As thousands of Rohingya continue to flee Myanmar in the fastest growing humanitarian crisis in the world, the focus of aid groups is shifting to the conditions facing refugees in the crowded camps of Cox’s Bazar, Bangladesh. The struggle to fully provide for the needs of the estimated 830,000 refugees there highlights not only the scale of the crisis, but the particular susceptibility of women and children.

The Rohingya are often referred to as the most persecuted minority group in the world. Decades of harsh discrimination has left them more vulnerable than the average refugee population. The speed of the flight from Myanmar is also hamstringing aid agencies who were completely unprepared to provide for hundreds of thousands of people on such short notice.

A majority of those who have fled – roughly 70 percent – are women and children. An estimated 87,000 refugees are pregnant or nursing women with specific needs above and beyond the basic care often provided in the camps. Likewise, the high rate of gender based violence while fleeing Myanmar means that thousands of women are in need of psycho-social support, an often under-provided service even in more ideal circumstances.

Providing these needs falls largely on the UN Population Fund (UNFPA). Since the most recent surge of refugee arrivals started in August, UNFPA has successfully provided services to 10,000 gender based violence survivors and handed out 6,000 “dignity kits” to adolescent and adult women. They are also training local women to help as midwives and social support networks. However, for every woman reached, there are far more who still remain without the basic services they need.

What the conditions at Cox’s Bazar demonstrates is the real consequences of the US policy known as the “global gag rule.”  and its decision to stop providing funding for the UNFPA. Prior to 2017, the US was the top donor to UNFPA, both at the international and country level. However, once President Trump reinstated the global gag rule, the administration also decreed that no US funds could be allocated to the organization. With UNFPA being the chief provider of services for women and girls in Cox’s Bazar, the lack of US participation has created a substantial funding gap and limits the ability of UNFPA to respond to the needs of the women and girls who fall under their mandate.
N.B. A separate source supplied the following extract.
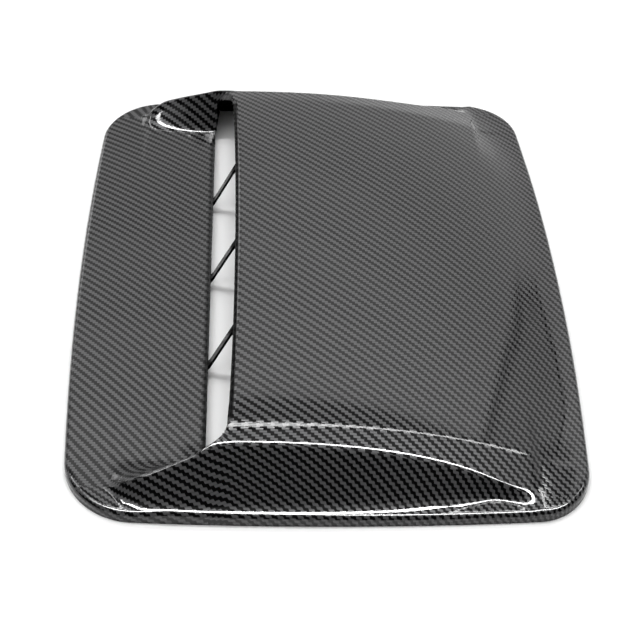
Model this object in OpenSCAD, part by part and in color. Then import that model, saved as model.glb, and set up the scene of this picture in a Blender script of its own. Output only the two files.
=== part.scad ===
// Bonnet scoop, one straight-pull moulding in a gloss weave-print finish.
// +X runs to the rear of the car, the intake faces -X, +Z is up, the rim sits at z = 0.
// The skin is one height surface; every size below feeds it.

/* [Plan outline] */
// overall length along the car, mm
body_l = 238; // [200:1:280]
// overall width across the car, mm
body_w = 340; // [310:1:380]
// radius of the two front plan corners, mm
corner_front = 33.3; // [26:0.1:44]
// radius of the two rear plan corners, mm
corner_rear = 27.8; // [22:0.1:38]
// how far the front edge bows forward of its ends, mm
bow_front = 5.6; // [0:0.1:9]
// how far the rear edge bows back of its ends, mm
bow_rear = 6.8; // [0:0.1:10]
// how far each side edge bows out, mm
bow_side = 4.8; // [0:0.1:7]

/* [Rim and ramp] */
// height of the ramp and of the flat flange, mm
ramp_h = 5; // [4.5:0.1:7]
// radius of the rounded top edge of the rim, mm
rim_r = 2.5; // [1.5:0.1:3]
// wall thickness of the moulding, mm
wall = 2; // [1.6:0.1:2.4]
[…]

“It’s important to realize the role the US played on this issue in terms of funding, as well as in terms of advocacy, political voice and visibility on this issues,” says UNFPA’s chief humanitarian response officer Ugochi Daniels. “That no longer exists under the current administration and current climate…this means women and girls are not getting the services they require.”

 The US has traditionally been one of the foremost advocates for addressing the specific needs of women and girls in complex humanitarian crises. Through a State Department program called Safe From the Start, the US led efforts to incorporate gender based violence protections from the beginning of aid efforts. With the global gag rule in effect, women and girls not only have less access to services in humanitarian settings, but also have lost a powerful voice of advocacy on their behalf. As UNFPA’s chief humanitarian response officer Ugochi Daniels notes, the cost of the policy is “measured in the lives of women and girls in these horrible situations.”

For some women, that cost may be quite high. Thousands of Rohingya continue to cross the border daily, adding to the already overcrowded camps. There is growing concern that the crowded conditions and expected prolonged stay in the camps will lead to sexual violence spreading to the Bangladesh side of the border.

There are also concerns that Rohingya women are easy targets for exploitation and sex trafficking. The desperate situation many Rohingya refugees find themselves in means they are easily lured with the promise of jobs only to be forced into prostitution. The expected prolonged stay of refugees in Bangladesh along with limited economic options means this situation is likely to get worse unless the aid community actively intervenes.

None of these circumstances will change soon. The work UNFPA is doing is heroic, but it is not enough. More is needed at Cox’s Bazar and for the Rohingya in general, especially for those who are most at risk of further harm.